Denitrification systems in operation in Scituate, Mass., and Cumberland, Md., are showing the effectiveness of the Denite denitrification process in cold water temperatures.

Scituate, Massachusetts
The Scituate Advanced Wastewater Treatment facility is owned by the Town of Scituate, which is about 25 miles south of Boston. The plant was designed for an average flow of 1.60 mgd, a maximum daily flow of 2.36 mgd and a peak hourly flow of 4.34 mgd. The plant uses four 9.5 ft. wide x 32 ft. long deep bed filters and employs the TETRAPace automatic dose control system. This system uses plant flow, influent and effluent nitrate-nitrogen to pace methanol dosage.

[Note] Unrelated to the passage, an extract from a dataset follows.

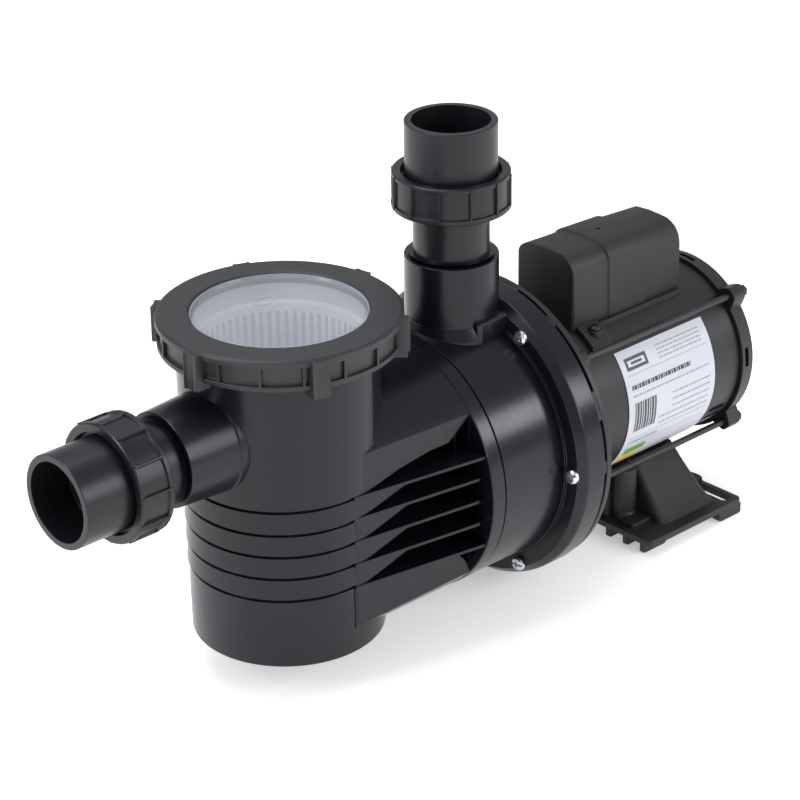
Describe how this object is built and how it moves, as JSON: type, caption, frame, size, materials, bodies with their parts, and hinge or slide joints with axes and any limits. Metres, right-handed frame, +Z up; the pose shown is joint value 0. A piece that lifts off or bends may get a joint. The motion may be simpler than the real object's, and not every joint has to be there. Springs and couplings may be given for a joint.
{
  "type": "pool pump",
  "caption": "Self-priming pool pump: strainer pot with screwed clear lid, volute with side fins, flanged motor on a foot, union couplings on suction and discharge.",
  "frame": {"origin": "centre of the bounding box in X and Y, on the floor that the motor foot and the flange stand on", "axes": "+X from the suction coupling to the motor along the pump axis, +Z up, -Y is the side with the rating label"},
  "size_m": [0.5602, 0.208, 0.3285],
  "materials": {
    "black_plastic": "injection-moulded, semi-gloss with soft streaks",
    "glass_filled_plastic": "glass-filled, satin",
    "matte_black_plastic": "fine moulded texture, matte",
    "painted_motor_metal": "black paint, satin",
    "blackened_steel": "black, satin",
    "zinc_steel": "bright zinc plated",
    "bearing_steel": "ground",
    "laminated_steel": "stacked sheets",
    "winding_copper": "enamelled copper wire",
    "rubber": "moulded",
    "ceramic": "lapped",
    "carbon": "lapped",
    "white_plastic": "moulded",
    "capacitor_case": "smooth",
    "clear_lens": "clear moulded plastic, slightly hazed",
    "label_film": null
  },
  "bodies": {
    "pump": {"pump_body": "black_plastic", "suction_nipple": "black_plastic", "discharge_nipple": "black_plastic", "diffuser": "glass_filled_plastic", "seal_seat": "ceramic", "seal_plate": "glass_filled_plastic", "body_oring": "rubber", "flange_screw_1": "zinc_steel", "flange_screw_2": "zinc_steel", "flange_screw_3": "zinc_steel", "flange_screw_4": "zinc_steel", "flange_screw_5": "zinc_steel", "flange_screw_6": "zinc_steel", "motor_front_shield": "painted_motor_metal", "stator_shell": "painted_motor_metal", "motor_rear_shield": "painted_motor_metal", "stator_core": "laminated_steel", "stator_winding": "winding_copper", "front_bearing_outer_race": "bearing_steel", "rear_bearing_outer_race": "bearing_steel", "tie_rod_1": "blackened_steel", "tie_rod_2": "blackened_steel", "tie_rod_3": "blackened_steel", "tie_rod_4": "blackened_steel", "capacitor_cover": "matte_black_plastic", "capacitor": "capacitor_case", "cover_screw_1": "blackened_steel", "cover_screw_2": "blackened_steel", "cable_gland": "matte_black_plastic", "rating_label": "label_film", "motor_foot": "matte_black_plastic", "foot_screw_1": "zinc_steel", "foot_screw_2": "zinc_steel"},
    "rotor": {"shaft": "bearing_steel", "rotor_core": "laminated_steel", "impeller": "glass_filled_plastic", "seal_head": "carbon", "seal_spring": "bearing_steel", "cooling_fan": "matte_black_plastic", "front_bearing_inner_race": "bearing_steel", "rear_bearing_inner_race": "bearing_steel"},
    "front_cage": {"front_bearing_balls": "bearing_steel"},
    "rear_cage": {"rear_bearing_balls": "bearing_steel"},
    "lid": {"lid_lens": "clear_lens", "lid_oring": "rubber"},
    "lid_ring": {"lid_ring": "black_plastic"},
    "basket": {"strainer_basket": "white_plastic"},
    "suction_tail": {"suction_tailpiece": "black_plastic", "suction_oring": "rubber"},
    "suction_nut": {"suction_nut": "black_plastic"},
    "discharge_tail": {"discharge_tailpiece": "black_plastic", "discharge_oring": "rubber"},
    "discharge_nut": {"discharge_nut": "black_plastic"},
    "drain_seal": {"drain_oring": "rubber"},
    "drain_plug": {"drain_plug": "black_plastic"}
  },
  "joints": [
    {"name": "rotor_spin", "type": "hinge", "parent": "pump", "child": "rotor", "pos_m": [0.0951, 0, 0.104], "axis": [1, 0, 0], "continuous": true},
    {"name": "front_cage_spin", "type": "hinge", "parent": "pump", "child": "front_cage", "pos_m": [0.1007, 0, 0.104], "axis": [1, 0, 0], "continuous": true},
    {"name": "rear_cage_spin", "type": "hinge", "parent": "pump", "child": "rear_cage", "pos_m": [0.2547, 0, 0.104], "axis": [1, 0, 0], "continuous": true},
    {"name": "lid_lift", "type": "slide", "parent": "pump", "child": "lid", "axis": [0, 0, 1], "range_m": [0, 0.3]},
    {"name": "lid_ring_turn", "type": "hinge", "parent": "lid", "child": "lid_ring", "pos_m": [-0.1049, 0, 0.232], "axis": [0, 0, 1], "range_deg": [0, 540]},
    {"name": "basket_lift", "type": "slide", "parent": "pump", "child": "basket", "axis": [0, 0, 1], "range_m": [0, 0.18]},
    {"name": "suction_pull", "type": "slide", "parent": "pump", "child": "suction_tail", "axis": [-1, 0, 0], "range_m": [0, 0.08]},
    {"name": "suction_nut_turn", "type": "hinge", "parent": "suction_tail", "child": "suction_nut", "pos_m": [-0.2339, 0, 0.1744], "axis": [-1, 0, 0], "range_deg": [0, 900]},
    {"name": "discharge_pull", "type": "slide", "parent": "pump", "child": "discharge_tail", "axis": [0, 0, 1], "range_m": [0, 0.08]},
    {"name": "discharge_nut_turn", "type": "hinge", "parent": "discharge_tail", "child": "discharge_nut", "pos_m": [0.0418, 0, 0.2827], "axis": [0, 0, 1], "range_deg": [0, 900]},
    {"name": "drain_travel", "type": "slide", "parent": "pump", "child": "drain_seal", "axis": [0, 1, 0], "range_m": [0, 0.0125]},
    {"name": "drain_turn", "type": "hinge", "parent": "drain_seal", "child": "drain_plug", "pos_m": [-0.1049, 0.07, 0.044], "axis": [0, 1, 0], "range_deg": [0, 1440]}
  ],
  "couplings": [
    {"joint": "front_cage_spin", "follows": "rotor_spin", "ratio": 0.412},
    {"joint": "rear_cage_spin", "follows": "rotor_spin", "ratio": 0.412},
    {"joint": "basket_lift", "follows": "lid_lift", "ratio": 0.6},
    {"joint": "drain_travel", "follows": "drain_turn", "m_per_rad": 0.000477}
  ]
}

Commissioned in 2000, daily data from 2003 to 2004 showed very consistent denitrification to below 0.5 mg/L nitrate-nitrogen during cold weather operation. The wastewater temperature averaged between 6.7 and 12 degrees C. Later results in 2006 and 2007 showed continued consistent denitrification at average monthly temperatures as low as 7.6 degrees C. Averaging cold weather data revealed the following results from January 2007 and April 2007: Average flow of 1.47 mgd; water temperature of 8.7 degrees C; influent NO3-N of 9.8 mg/L; and effluent NO3-N of 0.34 mg/L.

But the most recent evidence of the efficacy of the denitrification process even in cold water temperatures is in the Appalachian Mountains in western Maryland.

Cumberland, Maryland
The Celanese Wastewater Treatment Plant, owned and operated by Allegany County, Md., is located in Cumberland, Md. The Celanese plant is one of the coldest operating sewage nutrient removal facilities in the state. It removes nutrients that contribute to the algae blooms suffocating the Chesapeake Bay from wastewater before sending the water back into the ecosystem.

Commissioned in 2005, the plant was designed for an average flow of 1.66 mgd, a maximum monthly flow of 2.86 mgd and a peak hourly flow of 6.6 mgd.

From January 2009 to April 2012, cold weather operating data showed the Celanese plant to have an average flow of 1.82 mgd; water temperature of 11.2 degrees C; carbonaceous biochemical oxygen demand of 3.1 mg/L; TSS of 2.8 mg/L; nitrate-nitrogen of 1.0 mg/L; and total nitrogen of 2.7 mg/L.

Cold water temperatures have long posed a challenge for denitrification systems. But the TETRAPace system with its feed-forward and feed-back controls based on flow and influent and effluent NO3-N enhances the operation and reliability of the denitrification process without risk of methanol overdose. By more closely matching the methanol feed to demand, and reducing the variations in effluent NO3-N to more closely match the setpoint at temperatures below 10 degrees C, the efficacy of the denitrification process even in cold temperatures can be ensured.